New to the site, would love to meet other members for mutual support / coffee. 

Anyone interested in Coventry?

X-Fingers xxx


----------



## MistyLake (Jul 7, 2008)

Hi,

You are in luck as there appears to be two areas where there are lots of us...London and the Midlands. There has been a Midlands meeting recently, and I am sure there will be another in the near future, so watch this space!

Rx


----------



## loubi (Mar 27, 2009)

Hi,

I like you are new to the site having found it last weekend. I have found it so helpful and its just nice knowing people are feeling the same and going through the same...dont you think??

I am in Northants not a million miles away from Coventry am free for a coffee anytime as am often up that way especially at weekends visiting family friends.


----------



## Damelottie (Jul 26, 2005)

Hello

I'm also in Northants and would love to try and meet with you all in Coventry sometime.

Loubi - I saw and replied to your post in the Northants section the other day.

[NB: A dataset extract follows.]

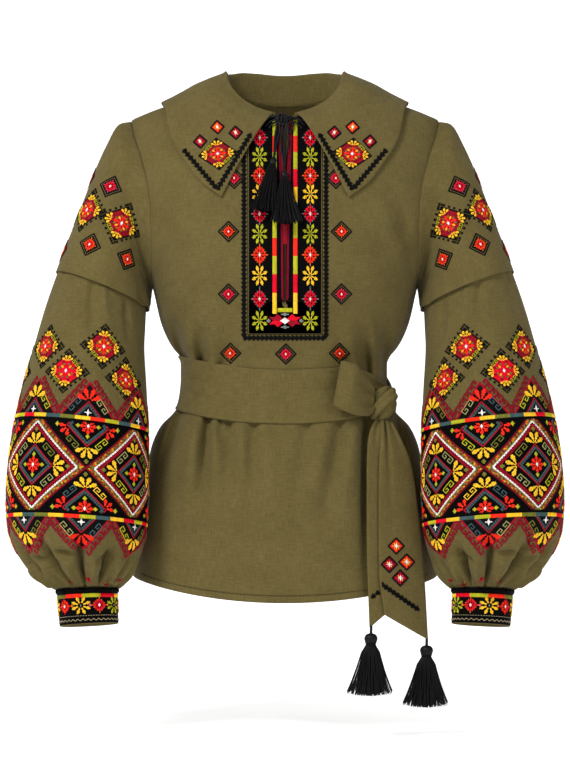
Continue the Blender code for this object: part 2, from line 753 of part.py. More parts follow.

Nice to have another Northants singlie around   

LL xx


----------



## loubi (Mar 27, 2009)

LadyLottie - thanks for your reply on the Northants page. I saw that before this and have replied. Its nice to know that I am so not the only person considering or going through this alone. For months even years I have felt like I was with no one knowing how I feel!!

Is so nice to hear from another Northants person!!! Coffee and a chat one day sounds good with anyone in the area I really not fussed and can end up chatting for hours so be warned!!! HAhahahaha


----------